Effects of nutrient pollution on parrotfish in Mayotte : From physiological to microbial scales

Coral reefs are in precipitous decline worldwide due to a number of global stressors and local human impacts. Nutrient pollution emanating from sewage outfalls and coastal runoffs is often associated with the deterioriation in the health of coral reef organisms. However, the mechanisms underlying the ecological impacts of pollution remain poorly understood, while they are critical to develop meaningful conservation strategies to preserve reef ecosystems. There is especially a need to investigate how nutrient pollution can affect the microbiomes of ecologically and economically important reef fishes such as parrotfishes, which are suggested to vector microbes to corals and enhance coral dysbiosis susceptibility when coupled with pollution. The Research Action POPAMA led by a multidisciplinary team within MARBEC laboratory (CNRS & UM) integrates approaches from microbial ecology and physiology to investigate to what extent nutrient pollution alter parrotfish microbiomes, whether these changes result in differences in parrotfish physiology, and the potential cascading effects on coral microbiomes and health.

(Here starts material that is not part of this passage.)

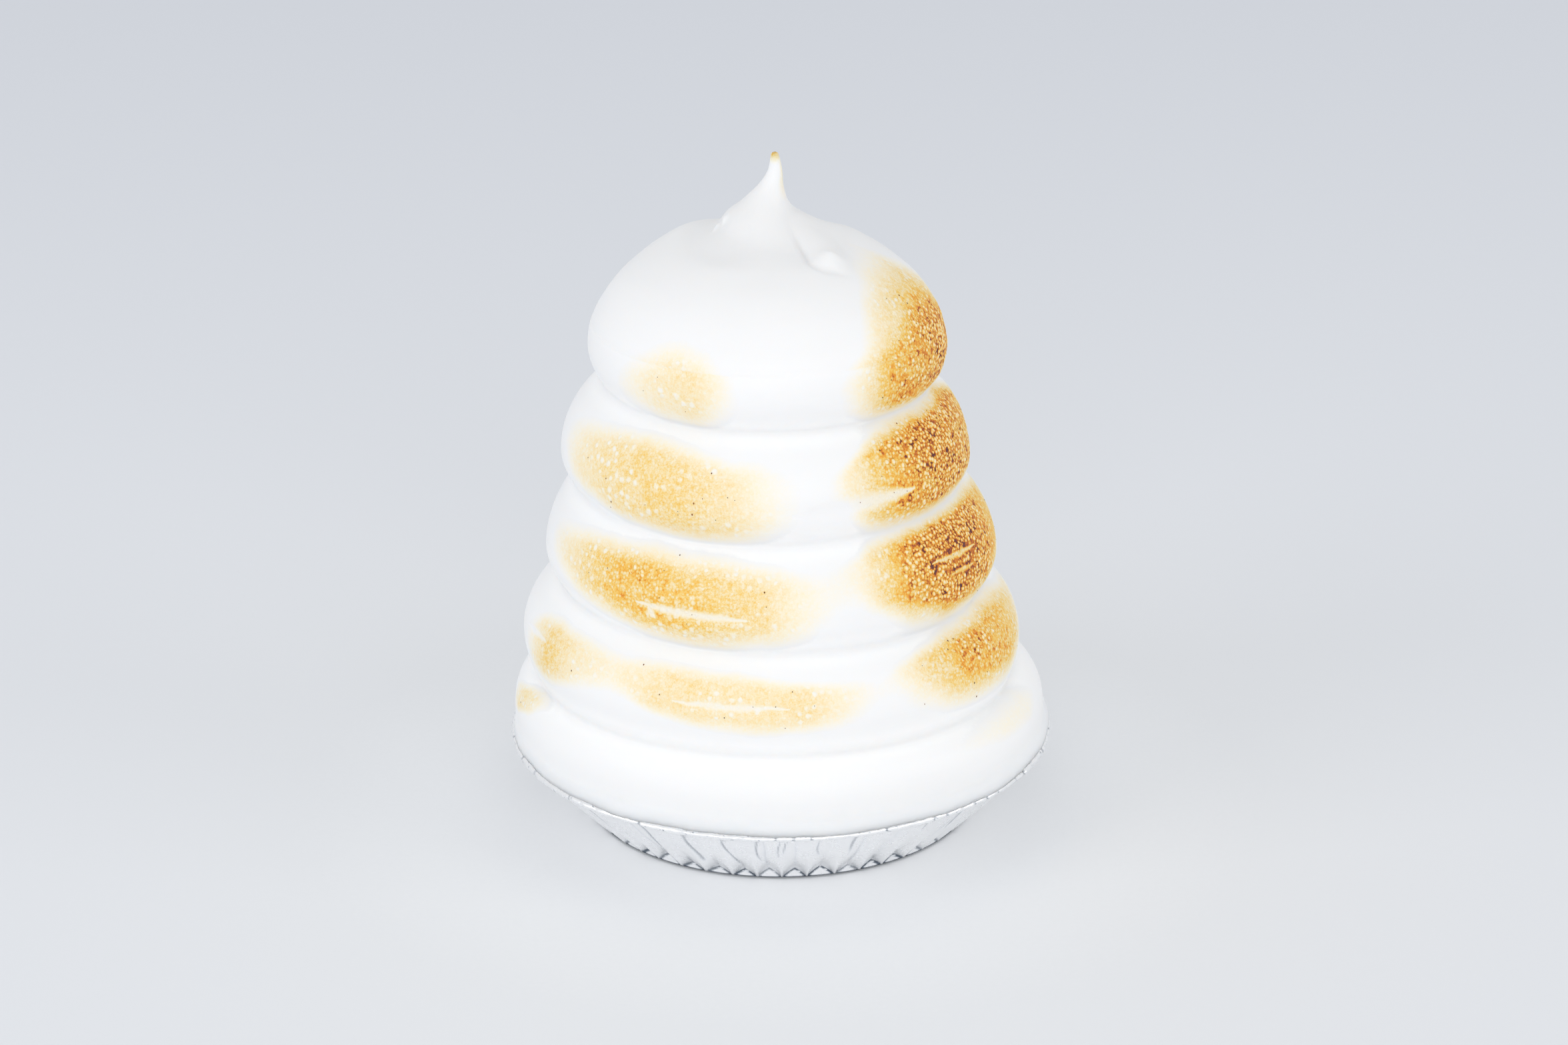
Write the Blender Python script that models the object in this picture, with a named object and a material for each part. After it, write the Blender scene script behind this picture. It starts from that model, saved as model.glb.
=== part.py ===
"""A torched meringue tower, piped as five stacked rings with a pulled peak, in a pleated foil tart pan.

Metres, +Z up. The origin is the centre of the pan's underside, on the table. The fold beside the peak
is at +X, and the front is at -Y.
"""

import math

import bpy

MM = 0.001

# The foil tart pan: a 4-3/8 inch pan, 111 mm across its rolled bead.
RIM_RADIUS = 55.5 * MM
BEAD_RADIUS = 0.75 * MM
BEAD_HEIGHT = 15.95 * MM  # centre of the rolled bead
BASE_RADIUS = 39.8 * MM
BASE_CORNER = 1.0 * MM  # how far in from there the flat underside ends
FOIL = 0.35 * MM  # as modelled: real foil with its pleats is about as thick
PLEATS = 54
PLEAT_DEPTH = 0.5 * MM
PAN_COLUMNS = 2 * PLEATS
WALL_ROWS = 3
BEAD_ROWS = 5

# The piped rings, top first. "outer" is the widest radius, "depth" how far the bulge stands out from its
# creases, "above" and "below" its half heights, "squareness" its superellipse power (2 is an ellipse),
# "shift" its sideways offset, and "tilt" how far its +X and +Y sides are raised.
RINGS = [
    {"outer": 35.55, "height": 98.7, "depth": 13.3, "above": 13.9, "below": 10.6, "squareness": 2.05,
     "shift": -2.16, "tilt": (-0.23, -0.05)},
    {"outer": 41.0, "height": 76.8, "depth": 16.2, "above": 16.6, "below": 10.2, "squareness": 1.95,
     "shift": -2.53, "tilt": (-0.46, 0.3)},
    {"outer": 45.4, "height": 56.2, "depth": 16.0, "above": 19.3, "below": 12.0, "squareness": 1.7,
     "shift": -1.70, "tilt": (-1.0, 0.8)},
    {"outer": 50.6, "height": 37.6, "depth": 11.0, "above": 12.4, "below": 12.7, "squareness": 1.9,
     "shift": -1.62, "tilt": (-1.0, -0.35)},
    {"outer": 54.35, "height": 20.6, "depth": 7.0, "above": 9.2, "below": 8.2, "squareness": 2.45,
     "shift": -0.31, "tilt": (-0.4, -0.9)},
]
RING_ROWS = 6
SHOULDER_TURN = math.radians(18)  # where the top ring's bulge takes over from the dome's outline

# The top: radius and height from the dome's shoulder up to the pulled tip, in mm.
TIP_HEIGHT = 137.6 * MM
TOP_OUTLINE = [
    (33.5, 106.3), (30.0, 111.1), (25.0, 115.3), (19.5, 118.2), (14.0, 119.3),
    (10.0, 121.2), (7.0, 124.6), (4.5, 128.1), (2.8, 131.0), (1.6, 133.6), (0.75, 136.3),
]
TIP_LEAN = 2.5 * MM  # the tip's offset towards +X from the top ring's own centre
LEAN_POWER = 4.6  # only the last of the peak leans

# The last of the piping: a fold that runs down from the peak's right side and ends in a round nub.
FOLD_START = (4.0 * MM, -3.5 * MM)
FOLD_END = (11.2 * MM, -13.2 * MM)
FOLD_WIDTH = 4.2 * MM
FOLD_RISE = 1.5 * MM

CLEARANCE = 0.32 * MM  # between the meringue and the foil
TOWER_COLUMNS = 72
BISECTIONS = 40

SNOW_WHITE = (0.93, 0.93, 0.92, 1.0)
FOIL_SILVER = (0.80, 0.81, 0.82, 1.0)


def material(name, colour, roughness, metallic):
    made = bpy.data.materials.new(name)
    made.use_nodes = True
    shader = made.node_tree.nodes["Principled BSDF"]
    shader.inputs["Base Color"].default_value = colour
    shader.inputs["Roughness"].default_value = roughness
    shader.inputs["Metallic"].default_value = metallic
    made.diffuse_color = colour
    return made


def turned_body(name, rows, columns, finish, parent):
    """A closed body from rows of rings, with its first and last points on the axis.

    rows[0] and rows[-1] are single points, and each row between holds one point for each column. The rows
    run from the top down the outside, so the faces point out.
    """
    vertices = [rows[0]]
    for row in rows[1:-1]:
        vertices.extend(row)
    vertices.append(rows[-1])
    last = len(vertices) - 1
    rings = len(rows) - 2

    def at(ring, column):
        return 1 + ring * columns + column % columns

    faces = []
    for column in range(columns):
        faces.append((0, at(0, column), at(0, column + 1)))
        faces.append((last, at(rings - 1, column + 1), at(rings - 1, column)))
        for ring in range(rings - 1):
            faces.append((at(ring, column), at(ring + 1, column), at(ring + 1, column + 1), at(ring, column + 1)))
    mesh = bpy.data.meshes.new(name)
    mesh.from_pydata(vertices, [], faces)
    mesh.validate()
    mesh.shade_smooth()
    mesh.set_sharp_from_angle(angle=math.radians(50))
    mesh.materials.append(finish)
    body = bpy.data.objects.new(name, mesh)
    bpy.context.collection.objects.link(body)
    body.parent = parent
    return body


def angles(columns):
    return [2 * math.pi * column / columns for column in range(columns)]


def polar(radius, angle, height):
    return (radius * math.cos(angle), radius * math.sin(angle), height)


# The pan's wall: a straight cone between the base's edge and the bead.
WALL_FOOT = (BASE_RADIUS, 0.75 * MM)
WALL_HEAD = (RIM_RADIUS - 2 * BEAD_RADIUS + 0.1 * MM, BEAD_HEIGHT - 0.5 * MM)  # just inside the bead
WALL_RUN = WALL_HEAD[0] - WALL_FOOT[0]
WALL_RISE = WALL_HEAD[1] - WALL_FOOT[1]
WALL_LENGTH = math.hypot(WALL_RUN, WALL_RISE)
WALL_NORMAL = (WALL_RISE / WALL_LENGTH, -WALL_RUN / WALL_LENGTH)  # out and down


def wall_point(share, outwards):
    """A point of the wall, share of the way up, moved outwards along its normal."""
    radius = WALL_FOOT[0] + share * WALL_RUN + outwards * WALL_NORMAL[0]
    height = WALL_FOOT[1] + share * WALL_RISE + outwards * WALL_NORMAL[1]
    return radius, height


def pleated_row(share, side):
    """One ring of the wall. side is +1 for its outside and -1 for its inside."""
    depth = PLEAT_DEPTH * min(1.0, 2.5 * (1.0 - share))  # the pleats fade into the bead
    row = []
    for column, angle in enumerate(angles(PAN_COLUMNS)):
        fold = depth / 2 if column % 2 else -depth / 2
        radius, height = wall_point(share, side * FOIL / 2 + fold)
        row.append(polar(radius, angle, height))
    return row


def plain_row(radius, height, columns=PAN_COLUMNS):
    return [polar(radius, angle, height) for angle in angles(columns)]


def foil_pan_rows():
    """From the inside's centre, out over the floor, up the wall, round the bead, and back underneath."""
    rows = [(0.0, 0.0, FOIL), plain_row(BASE_RADIUS - BASE_CORNER, FOIL)]
    shares = [(step + 0.25) / WALL_ROWS for step in range(WALL_ROWS)]
    rows += [pleated_row(share, -1) for share in shares]
    bead = (RIM_RADIUS - BEAD_RADIUS, BEAD_HEIGHT)
    first, last = math.pi, math.radians(-120)
    for step in range(BEAD_ROWS + 1):
        turn = first + (last - first) * step / BEAD_ROWS
        rows.append(plain_row(bead[0] + BEAD_RADIUS * math.cos(turn), bead[1] + BEAD_RADIUS * math.sin(turn)))
    rows += [pleated_row(share, 1) for share in reversed(shares)]
    rows += [plain_row(BASE_RADIUS - BASE_CORNER, 0.0), (0.0, 0.0, 0.0)]
    return rows


def ring_point(ring, angle, turn):
    """Radius and height of a ring's bulge. turn runs from 90 degrees, its top, to -90, its bottom."""
    power = 2.0 / ring["squareness"]
    across = abs(math.cos(turn)) ** power
    up = math.copysign(abs(math.sin(turn)) ** power, math.sin(turn))
    reach = ring["above"] if up > 0 else ring["below"]
    tilt = ring["tilt"][0] * math.cos(angle) + ring["tilt"][1] * math.sin(angle)
    radius = ring["outer"] - ring["depth"] * (1 - across) + ring["shift"] * math.cos(angle)
    return radius * MM, (ring["height"] + reach * up + tilt) * MM


def turn_at(ring, angle, height, side):
    """The turn at which a ring's upper (side 1) or lower (side -1) half is at a height."""
    middle = ring_point(ring, angle, 0.0)[1]
    reach = (ring["above"] if side > 0 else ring["below"]) * MM
    up = min(1.0, max(0.0, side * (height - middle) / reach))
    return side * math.asin(up ** (ring["squareness"] / 2))


def crease_turns(upper, lower, angle):
    """Where two rings meet, by bisection: the turn on the upper's underside and on the lower's shoulder."""
    low = ring_point(upper, angle, -math.pi / 2)[1]
    high = ring_point(lower, angle, math.pi / 2)[1]
    for _ in range(BISECTIONS):
        middle = (low + high) / 2
        under, shoulder = turn_at(upper, angle, middle, -1), turn_at(lower, angle, middle, 1)
        if ring_point(upper, angle, under)[0] < ring_point(lower, angle, shoulder)[0]:
            low = middle
        else:
            high = middle
    return under, shoulder


def fold_rise(x, y):
    """How far the fold beside the peak stands up over a place: a round-ended ridge."""
    along = (FOLD_END[0] - FOLD_START[0], FOLD_END[1] - FOLD_START[1])
    share = ((x - FOLD_START[0]) * along[0] + (y - FOLD_START[1]) * along[1]) / (along[0] ** 2 + along[1] ** 2)
    share = min(1.0, max(0.0, share))
    near = math.hypot(x - FOLD_START[0] - share * along[0], y - FOLD_START[1] - share * along[1])
    return FOLD_RISE * share * math.cos(math.pi / 2 * min(1.0, near / FOLD_WIDTH)) ** 2


def top_row(radius, height):
    """One ring of the dome or the peak, leaning with height."""
    ring = RINGS[0]
    share = (height - ring["height"]) / (TIP_HEIGHT / MM - ring["height"])
    centre = ring["shift"] * MM + TIP_LEAN * share ** LEAN_POWER
    row = []
    for angle in angles(TOWER_COLUMNS):
        x, y, _ = polar(radius * MM, angle, 0)
        row.append((x + centre, y, height * MM + fold_rise(x + centre, y)))
    return row


def fill_radius(height):
    """The widest that the meringue may be at a height inside the pan, clear of its pleats."""
    share = (height - WALL_FOOT[1]) / WALL_RISE
    inside = FOIL / 2 + PLEAT_DEPTH / 2 + CLEARANCE
    return WALL_FOOT[0] + share * WALL_RUN - inside * WALL_LENGTH / WALL_RISE


def meringue_rows():
    rows = [(RINGS[0]["shift"] * MM + TIP_LEAN, 0.0, TIP_HEIGHT)]
    rows += [top_row(radius, height) for radius, height in reversed(TOP_OUTLINE)]
    over_bead = BEAD_HEIGHT + BEAD_RADIUS + CLEARANCE
    columns = []
    for angle in angles(TOWER_COLUMNS):
        joins = [crease_turns(upper, lower, angle) for upper, lower in zip(RINGS, RINGS[1:])]
        starts = [SHOULDER_TURN] + [lower for _, lower in joins]
        ends = [upper for upper, _ in joins] + [turn_at(RINGS[-1], angle, over_bead, -1)]
        column = []
        for ring, start, end in zip(RINGS, starts, ends):
            for step in range(RING_ROWS + 1):
                if step == 0 and ring is not RINGS[0]:
                    continue  # the crease is the last row of the ring above
                turn = start + (end - start) * step / RING_ROWS
                radius, height = ring_point(ring, angle, turn)
                column.append(polar(radius, angle, height))
        columns.append(column)
    rows += [list(row) for row in zip(*columns)]
    beside_bead = RIM_RADIUS - 2 * BEAD_RADIUS - CLEARANCE
    under_bead = BEAD_HEIGHT - 2 * BEAD_RADIUS
    floor = FOIL + CLEARANCE
    rows.append(plain_row(beside_bead, BEAD_HEIGHT + BEAD_RADIUS / 2, TOWER_COLUMNS))
    rows.append(plain_row(fill_radius(under_bead), under_bead, TOWER_COLUMNS))
    rows.append(plain_row(fill_radius(2 * floor), 2 * floor, TOWER_COLUMNS))
    rows.append(plain_row(fill_radius(2 * floor) - floor, floor, TOWER_COLUMNS))
    rows.append((0.0, 0.0, floor))
    return rows


def main():
    for old in list(bpy.data.objects):
        bpy.data.objects.remove(old, do_unlink=True)
    tart = bpy.data.objects.new("tart", None)
    bpy.context.collection.objects.link(tart)
    foil = material("foil", FOIL_SILVER, 0.32, 1.0)
    meringue = material("meringue", SNOW_WHITE, 0.55, 0.0)
    turned_body("foil_pan", foil_pan_rows(), PAN_COLUMNS, foil, tart)
    turned_body("meringue", meringue_rows(), TOWER_COLUMNS, meringue, tart)


main()
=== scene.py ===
import math

import bpy
import numpy as np
from mathutils import Matrix, Vector


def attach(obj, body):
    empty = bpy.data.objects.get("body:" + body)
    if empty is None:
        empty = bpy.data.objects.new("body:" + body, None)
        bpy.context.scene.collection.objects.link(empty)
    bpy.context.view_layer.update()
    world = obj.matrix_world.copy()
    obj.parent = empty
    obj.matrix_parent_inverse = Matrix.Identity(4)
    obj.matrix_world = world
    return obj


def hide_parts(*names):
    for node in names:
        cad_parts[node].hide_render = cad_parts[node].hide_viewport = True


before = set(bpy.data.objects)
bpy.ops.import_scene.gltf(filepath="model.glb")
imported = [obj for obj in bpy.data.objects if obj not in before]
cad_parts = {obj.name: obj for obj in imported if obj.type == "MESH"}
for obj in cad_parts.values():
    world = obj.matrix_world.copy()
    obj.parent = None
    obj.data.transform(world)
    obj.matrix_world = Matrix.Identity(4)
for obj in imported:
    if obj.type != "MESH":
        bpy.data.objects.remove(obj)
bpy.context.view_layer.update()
mm = 0.001
print("frame loaded")

# Shapes are worked out in millimetres and turned into metres where a mesh is made. An azimuth is in degrees
# round the tower: 0 is the front (-Y), 90 the right (+X), 180 the back.


def smoothStep(low, high, value):
    share = np.clip((value - low) / (high - low), 0, 1)
    return share * share * (3 - 2 * share)


def hump(value, middle, width):
    return np.exp(-((value - middle) / width) ** 2)


# Soft noise from -1 to 1 that closes up round the tower: so many cells round, each so long upwards.
def roundNoise(seed, cells, length, turn, along):
    rng = np.random.default_rng(seed)
    rows = int(np.ceil((along.max() - along.min()) / length)) + 3
    values = rng.uniform(-1, 1, (rows, cells))
    a = (turn % 1.0) * cells
    b = (along - along.min()) / length
    i, j = np.floor(a).astype(int), np.floor(b).astype(int)
    fa, fb = a - i, b - j
    fa, fb = fa * fa * (3 - 2 * fa), fb * fb * (3 - 2 * fb)
    i0, i1 = i % cells, (i + 1) % cells
    low = values[j, i0] * (1 - fa) + values[j, i1] * fa
    high = values[j + 1, i0] * (1 - fa) + values[j + 1, i1] * fa
    return low * (1 - fb) + high * fb


# A turned mesh from points[row, column]. Its rows run from one end of the axis to the other, down the
# outside, and each end closes on one point.
def gridMesh(name, points, firstEnd, lastEnd):
    rows, columns = points.shape[:2]
    corner = np.arange(rows * columns).reshape(rows, columns)
    right = np.roll(corner, -1, axis=1)
    faces = np.stack([corner[:-1], corner[1:], right[1:], right[:-1]], axis=-1).reshape(-1, 4).tolist()
    first, last = rows * columns, rows * columns + 1
    faces += [[first, int(corner[0, c]), int(right[0, c])] for c in range(columns)]
    faces += [[last, int(right[-1, c]), int(corner[-1, c])] for c in range(columns)]
    vertices = np.concatenate([points.reshape(-1, 3), [firstEnd, lastEnd]])
    mesh = bpy.data.meshes.new(name)
    mesh.from_pydata((vertices * mm).tolist(), [], faces)
    mesh.shade_smooth()
    return mesh


def addObject(name, data):
    made = bpy.data.objects.new(name, data)
    bpy.context.collection.objects.link(made)
    return made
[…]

This Action entailed one major field campaign which was conducted in Mayotte (Indian Ocean, France) at the end of the 2023 rainy season. Mayotte is home to > 330 000 citizens, with 1/3 lacking access to proper sanitation systems. We targeted 6 reef sites characterized by a gradient of nutrient pollution. Our sampling effort included 48 individuals of the widely distributed parrotfish species Chlorurus sordidus, ensuring all necessary samples were collected for comprehensive physiological and microbial assays on each fish. Beside fish samples, we collected additional samples to characterize environmental microbiomes, such as water, sediment, turf algae along with tissue samples of Porites colonies. Our findings provide novel insights into the impacts of nutrient pollution on coral reefs, including drastic shifts in the diversity and structure of bacterial planctonic and benthic communities as well as in the gut microbiomes of parrotfish. In addition, our results underline habitat (fringing versus barrier reefs) as important driver of parrotfish gut microbiota and physiological traits, including mineral content in fish tissue and cortisol level – further highlighting the relevance of comprehensive studies for a deeper understanding of organism health.

The complementary approaches linking community ecology, microbial analyses and physiology pave the way for quantitative predictions regarding the health of key organisms in coral reef ecosystems. Our research highlights the importance of conducting surveys on all the key ecosystem compartments (water, sediment, algae, corals and fishes) to get a broader view of the impacts of nutrient pollution on the reef ecosystems – from macro to microbial scales. Moreover, these findings highlight the importance of conducting studies involving both physiology and microbiology to assess the impacts of stressors on animals. Beyond understanding these effects, such an approach also provides deeper insights into coral and fish biology, offering a comprehensive perspective on the overall health of individuals.
Our findings will be of direct relevance and interest to a broad range of scientists concerned with biodiversity and ecosystem functioning, fisheries management and nutrition as well as conservationists, ecosystem managers seeking to understand the role of trophically-mediated microbial dynamics within increasingly degraded ecosystems. Upon publications of our research, our findings will be communicated to the Indian Ocean Health Agency and appropriate stakeholders (i.e. Parc Marin de Mayotte, FRB). Importantly, Mayotte was recently struck by Hurricane Chido in mid-december 2024. In response, the French government, through the Office National de la Biodiversité (OFB) and the Parc Marin de Mayotte, is planning to assess its impact on lagoon biodiveristy. Our data from 2023 will be useful to establish a pre-hurricane baseline.